WHAT THE EXERCISE ASKS >>
Copy each line of the material below that includes the string "with".

AVAILABLE RECORDS >>
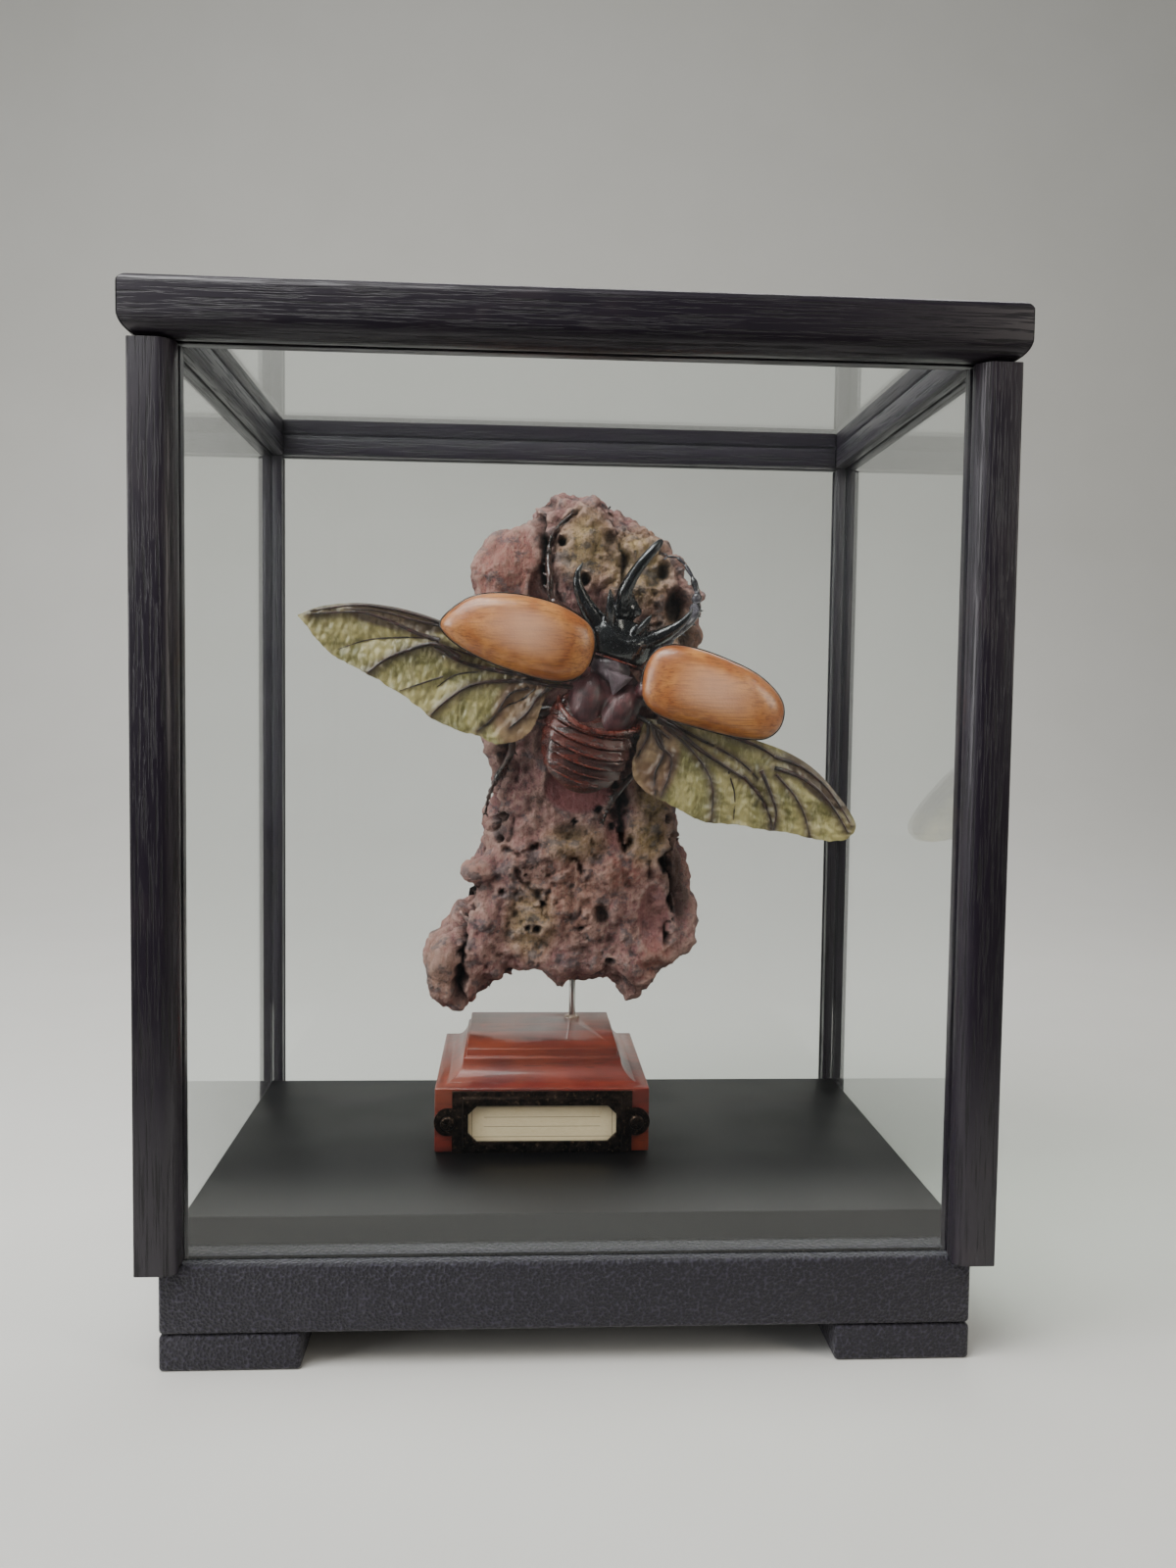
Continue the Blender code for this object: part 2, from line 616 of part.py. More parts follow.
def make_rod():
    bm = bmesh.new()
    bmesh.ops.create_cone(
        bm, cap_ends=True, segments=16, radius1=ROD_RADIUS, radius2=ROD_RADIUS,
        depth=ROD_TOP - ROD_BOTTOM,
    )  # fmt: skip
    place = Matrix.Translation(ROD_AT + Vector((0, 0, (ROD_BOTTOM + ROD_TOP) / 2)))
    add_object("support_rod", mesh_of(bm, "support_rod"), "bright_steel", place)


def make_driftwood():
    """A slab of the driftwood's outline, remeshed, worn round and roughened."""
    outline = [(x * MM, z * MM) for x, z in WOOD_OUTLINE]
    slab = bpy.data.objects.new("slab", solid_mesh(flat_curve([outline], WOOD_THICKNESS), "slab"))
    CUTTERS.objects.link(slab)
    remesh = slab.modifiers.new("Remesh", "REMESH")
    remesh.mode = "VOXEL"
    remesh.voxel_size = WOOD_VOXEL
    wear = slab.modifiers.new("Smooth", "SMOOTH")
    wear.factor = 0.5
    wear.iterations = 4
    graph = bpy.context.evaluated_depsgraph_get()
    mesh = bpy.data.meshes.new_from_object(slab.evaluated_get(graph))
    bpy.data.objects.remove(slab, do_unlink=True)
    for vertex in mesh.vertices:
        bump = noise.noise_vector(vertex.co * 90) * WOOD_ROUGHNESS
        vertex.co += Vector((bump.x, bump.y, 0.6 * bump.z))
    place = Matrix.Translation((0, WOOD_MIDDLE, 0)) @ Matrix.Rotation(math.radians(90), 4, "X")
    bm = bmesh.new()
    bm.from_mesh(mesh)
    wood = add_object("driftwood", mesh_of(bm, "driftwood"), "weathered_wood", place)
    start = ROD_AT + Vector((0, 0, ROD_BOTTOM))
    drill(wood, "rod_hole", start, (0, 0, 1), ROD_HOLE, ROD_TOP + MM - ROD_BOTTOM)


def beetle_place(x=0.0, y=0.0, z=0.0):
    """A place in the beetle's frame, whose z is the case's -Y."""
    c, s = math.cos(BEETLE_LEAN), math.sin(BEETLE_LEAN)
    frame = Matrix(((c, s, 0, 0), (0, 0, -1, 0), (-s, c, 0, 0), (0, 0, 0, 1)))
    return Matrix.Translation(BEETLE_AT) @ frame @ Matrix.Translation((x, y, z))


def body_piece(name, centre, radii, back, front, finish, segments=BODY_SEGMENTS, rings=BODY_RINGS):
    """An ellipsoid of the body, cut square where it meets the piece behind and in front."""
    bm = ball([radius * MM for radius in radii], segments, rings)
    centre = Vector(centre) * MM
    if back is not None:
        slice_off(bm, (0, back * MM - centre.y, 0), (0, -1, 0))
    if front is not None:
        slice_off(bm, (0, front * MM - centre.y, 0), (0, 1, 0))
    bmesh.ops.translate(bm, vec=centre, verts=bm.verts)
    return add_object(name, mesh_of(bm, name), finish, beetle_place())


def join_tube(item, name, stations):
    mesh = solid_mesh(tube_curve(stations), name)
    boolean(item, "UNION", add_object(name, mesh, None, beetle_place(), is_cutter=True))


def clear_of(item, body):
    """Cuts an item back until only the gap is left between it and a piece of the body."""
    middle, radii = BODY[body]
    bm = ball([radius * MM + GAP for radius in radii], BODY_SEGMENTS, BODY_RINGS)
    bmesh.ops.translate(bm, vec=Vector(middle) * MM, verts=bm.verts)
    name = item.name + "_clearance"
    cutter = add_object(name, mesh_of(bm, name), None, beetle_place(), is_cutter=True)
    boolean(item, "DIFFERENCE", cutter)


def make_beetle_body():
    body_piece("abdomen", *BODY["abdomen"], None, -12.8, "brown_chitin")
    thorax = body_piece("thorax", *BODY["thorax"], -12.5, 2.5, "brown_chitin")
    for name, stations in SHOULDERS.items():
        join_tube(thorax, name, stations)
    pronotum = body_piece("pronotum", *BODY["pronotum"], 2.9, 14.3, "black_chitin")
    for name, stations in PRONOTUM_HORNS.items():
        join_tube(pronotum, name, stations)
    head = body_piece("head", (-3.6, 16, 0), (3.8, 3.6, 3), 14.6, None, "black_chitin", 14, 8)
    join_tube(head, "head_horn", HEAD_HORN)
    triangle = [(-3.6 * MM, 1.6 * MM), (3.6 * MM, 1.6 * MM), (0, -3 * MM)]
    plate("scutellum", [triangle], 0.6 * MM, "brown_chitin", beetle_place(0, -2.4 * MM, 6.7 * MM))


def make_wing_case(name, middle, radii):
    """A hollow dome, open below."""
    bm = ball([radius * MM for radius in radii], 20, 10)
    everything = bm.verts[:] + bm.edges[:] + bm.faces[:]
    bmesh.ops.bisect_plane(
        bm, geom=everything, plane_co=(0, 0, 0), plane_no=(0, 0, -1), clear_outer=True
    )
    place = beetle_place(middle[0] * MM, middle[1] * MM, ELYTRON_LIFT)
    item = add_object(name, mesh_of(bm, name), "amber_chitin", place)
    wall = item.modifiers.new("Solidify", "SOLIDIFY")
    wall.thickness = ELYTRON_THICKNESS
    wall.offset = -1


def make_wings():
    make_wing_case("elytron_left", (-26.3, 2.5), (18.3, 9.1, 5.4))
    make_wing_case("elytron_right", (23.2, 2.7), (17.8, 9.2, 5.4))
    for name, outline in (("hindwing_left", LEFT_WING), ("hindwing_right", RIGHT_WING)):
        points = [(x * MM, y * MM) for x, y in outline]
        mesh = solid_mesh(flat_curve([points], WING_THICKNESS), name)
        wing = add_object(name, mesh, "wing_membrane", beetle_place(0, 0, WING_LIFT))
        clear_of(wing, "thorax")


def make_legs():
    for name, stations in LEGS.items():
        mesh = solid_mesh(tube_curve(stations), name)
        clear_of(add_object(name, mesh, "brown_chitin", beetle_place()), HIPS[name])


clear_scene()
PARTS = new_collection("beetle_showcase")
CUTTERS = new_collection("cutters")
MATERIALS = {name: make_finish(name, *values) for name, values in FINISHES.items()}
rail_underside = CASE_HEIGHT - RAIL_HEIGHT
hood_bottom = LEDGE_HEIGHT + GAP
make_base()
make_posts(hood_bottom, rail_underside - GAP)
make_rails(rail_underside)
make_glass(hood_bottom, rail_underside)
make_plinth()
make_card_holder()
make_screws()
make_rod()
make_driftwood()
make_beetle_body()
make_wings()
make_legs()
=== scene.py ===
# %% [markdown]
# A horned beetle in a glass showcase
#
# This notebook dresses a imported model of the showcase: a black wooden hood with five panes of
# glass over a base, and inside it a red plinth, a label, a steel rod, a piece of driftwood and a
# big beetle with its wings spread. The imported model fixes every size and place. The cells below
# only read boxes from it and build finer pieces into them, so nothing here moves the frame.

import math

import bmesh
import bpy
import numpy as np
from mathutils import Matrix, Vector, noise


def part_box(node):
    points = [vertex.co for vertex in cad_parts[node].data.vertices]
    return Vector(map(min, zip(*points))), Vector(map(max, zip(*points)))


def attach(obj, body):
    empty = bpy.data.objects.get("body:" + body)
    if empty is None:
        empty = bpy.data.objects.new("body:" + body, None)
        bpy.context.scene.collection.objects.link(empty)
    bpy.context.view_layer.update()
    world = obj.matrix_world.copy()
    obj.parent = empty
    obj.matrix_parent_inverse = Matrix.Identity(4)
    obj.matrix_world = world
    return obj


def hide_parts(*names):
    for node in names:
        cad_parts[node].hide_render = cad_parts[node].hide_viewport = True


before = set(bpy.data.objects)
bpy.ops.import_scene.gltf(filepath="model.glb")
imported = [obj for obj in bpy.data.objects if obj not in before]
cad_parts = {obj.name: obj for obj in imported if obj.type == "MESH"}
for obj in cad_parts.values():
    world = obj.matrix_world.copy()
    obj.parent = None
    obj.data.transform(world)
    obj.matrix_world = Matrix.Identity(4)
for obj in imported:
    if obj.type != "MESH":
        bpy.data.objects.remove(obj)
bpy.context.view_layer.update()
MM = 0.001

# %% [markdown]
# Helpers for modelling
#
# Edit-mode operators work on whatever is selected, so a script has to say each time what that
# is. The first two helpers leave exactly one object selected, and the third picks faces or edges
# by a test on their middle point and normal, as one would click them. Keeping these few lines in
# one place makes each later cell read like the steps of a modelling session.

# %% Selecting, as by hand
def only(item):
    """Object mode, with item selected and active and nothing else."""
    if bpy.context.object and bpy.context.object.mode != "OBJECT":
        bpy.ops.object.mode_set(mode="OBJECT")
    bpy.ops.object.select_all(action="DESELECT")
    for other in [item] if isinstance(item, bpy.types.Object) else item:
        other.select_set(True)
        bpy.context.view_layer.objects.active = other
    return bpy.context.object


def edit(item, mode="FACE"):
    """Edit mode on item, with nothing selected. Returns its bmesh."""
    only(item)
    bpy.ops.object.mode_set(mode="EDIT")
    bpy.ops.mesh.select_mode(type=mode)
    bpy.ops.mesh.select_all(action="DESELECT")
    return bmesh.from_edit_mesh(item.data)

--

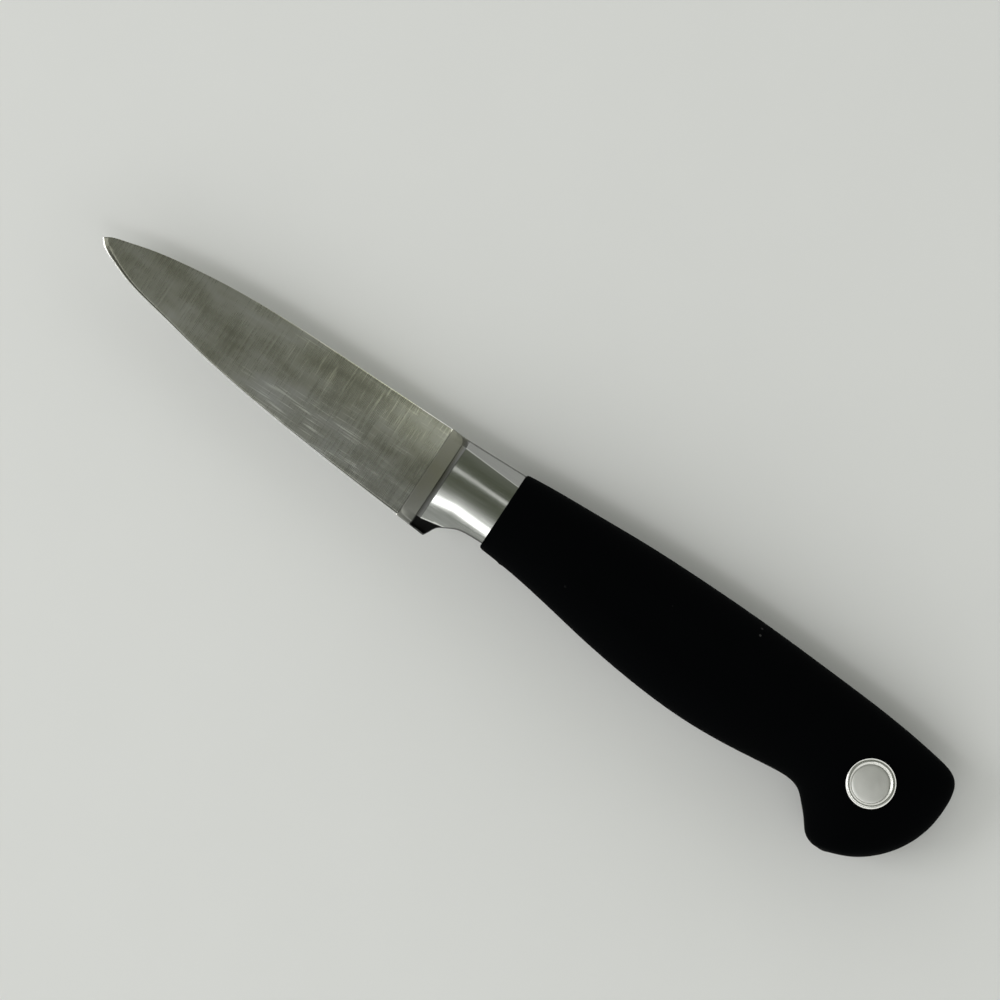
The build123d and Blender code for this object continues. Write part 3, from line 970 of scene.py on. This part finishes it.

---

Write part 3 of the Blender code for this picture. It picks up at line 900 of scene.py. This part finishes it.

REPLY TO THE TASK >>
# This notebook dresses a imported model of the showcase: a black wooden hood with five panes of
# big beetle with its wings spread. The imported model fixes every size and place. The cells below
    """Object mode, with item selected and active and nothing else."""
    """Edit mode on item, with nothing selected. Returns its bmesh."""